- _PROBLEM TO SOLVE_:
Extract, from the listing that follows, each line containing the word "right".

- _RECORDS FOR THIS TASK_:
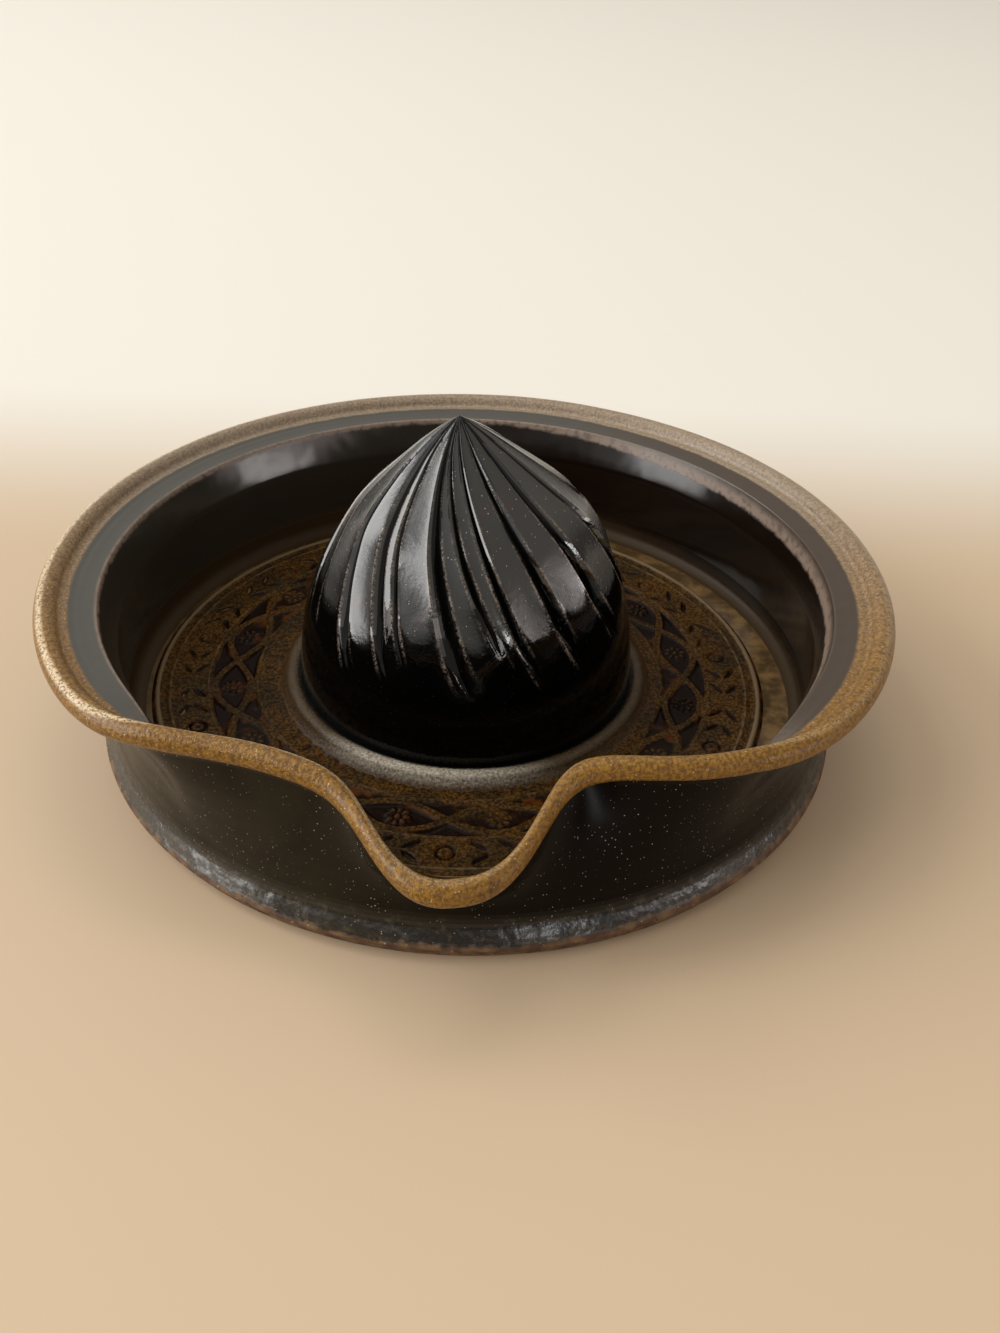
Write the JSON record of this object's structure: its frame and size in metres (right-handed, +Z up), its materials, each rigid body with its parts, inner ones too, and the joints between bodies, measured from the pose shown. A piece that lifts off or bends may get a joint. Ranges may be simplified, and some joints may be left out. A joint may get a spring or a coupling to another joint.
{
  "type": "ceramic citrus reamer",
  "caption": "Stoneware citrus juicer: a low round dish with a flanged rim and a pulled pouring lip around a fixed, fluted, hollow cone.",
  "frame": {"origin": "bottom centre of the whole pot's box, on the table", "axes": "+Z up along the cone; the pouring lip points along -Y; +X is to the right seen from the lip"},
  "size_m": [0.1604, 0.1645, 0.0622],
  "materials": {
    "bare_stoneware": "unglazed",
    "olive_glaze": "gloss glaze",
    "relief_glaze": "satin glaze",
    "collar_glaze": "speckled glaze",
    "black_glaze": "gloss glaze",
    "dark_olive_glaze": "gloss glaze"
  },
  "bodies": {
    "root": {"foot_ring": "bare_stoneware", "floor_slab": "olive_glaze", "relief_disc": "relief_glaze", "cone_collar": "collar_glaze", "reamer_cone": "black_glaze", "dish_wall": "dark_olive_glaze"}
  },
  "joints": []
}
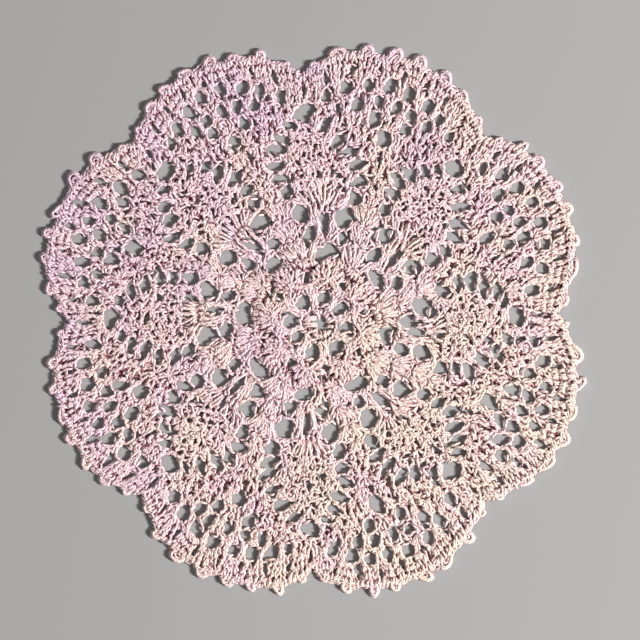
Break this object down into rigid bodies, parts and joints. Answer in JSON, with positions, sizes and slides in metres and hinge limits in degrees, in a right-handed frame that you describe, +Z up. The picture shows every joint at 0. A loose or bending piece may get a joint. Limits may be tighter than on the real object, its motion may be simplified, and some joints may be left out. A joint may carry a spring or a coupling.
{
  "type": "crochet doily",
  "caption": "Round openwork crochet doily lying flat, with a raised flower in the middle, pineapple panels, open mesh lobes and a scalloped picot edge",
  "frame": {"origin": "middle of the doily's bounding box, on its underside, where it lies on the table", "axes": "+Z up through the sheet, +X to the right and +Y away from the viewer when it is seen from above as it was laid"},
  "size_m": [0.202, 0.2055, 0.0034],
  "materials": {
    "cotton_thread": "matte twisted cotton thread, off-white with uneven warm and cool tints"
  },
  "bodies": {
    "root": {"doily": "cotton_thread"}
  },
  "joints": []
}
---
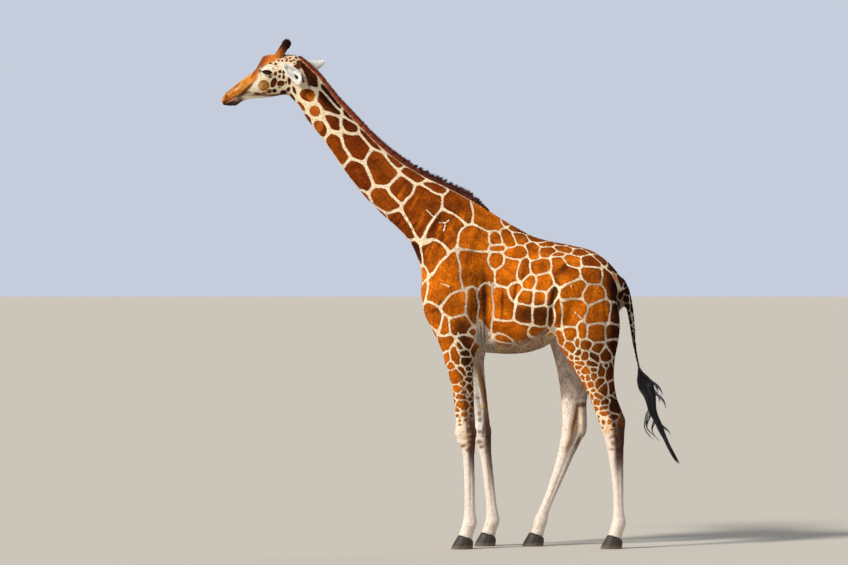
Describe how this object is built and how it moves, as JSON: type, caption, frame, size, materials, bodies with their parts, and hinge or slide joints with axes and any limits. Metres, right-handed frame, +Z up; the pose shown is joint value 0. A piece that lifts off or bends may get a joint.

- _SOLVED EXERCISE_:
Write the JSON record of this object's structure: its frame and size in metres (right-handed, +Z up), its materials, each rigid body with its parts, inner ones too, and the joints between bodies, measured from the pose shown. A piece that lifts off or bends may get a joint. Ranges may be simplified, and some joints may be left out. A joint may get a spring or a coupling to another joint.
  "frame": {"origin": "bottom centre of the whole pot's box, on the table", "axes": "+Z up along the cone; the pouring lip points along -Y; +X is to the right seen from the lip"},
Break this object down into rigid bodies, parts and joints. Answer in JSON, with positions, sizes and slides in metres and hinge limits in degrees, in a right-handed frame that you describe, +Z up. The picture shows every joint at 0. A loose or bending piece may get a joint. Limits may be tighter than on the real object, its motion may be simplified, and some joints may be left out. A joint may carry a spring or a coupling.
  "frame": {"origin": "middle of the doily's bounding box, on its underside, where it lies on the table", "axes": "+Z up through the sheet, +X to the right and +Y away from the viewer when it is seen from above as it was laid"},
Describe how this object is built and how it moves, as JSON: type, caption, frame, size, materials, bodies with their parts, and hinge or slide joints with axes and any limits. Metres, right-handed frame, +Z up; the pose shown is joint value 0. A piece that lifts off or bends may get a joint.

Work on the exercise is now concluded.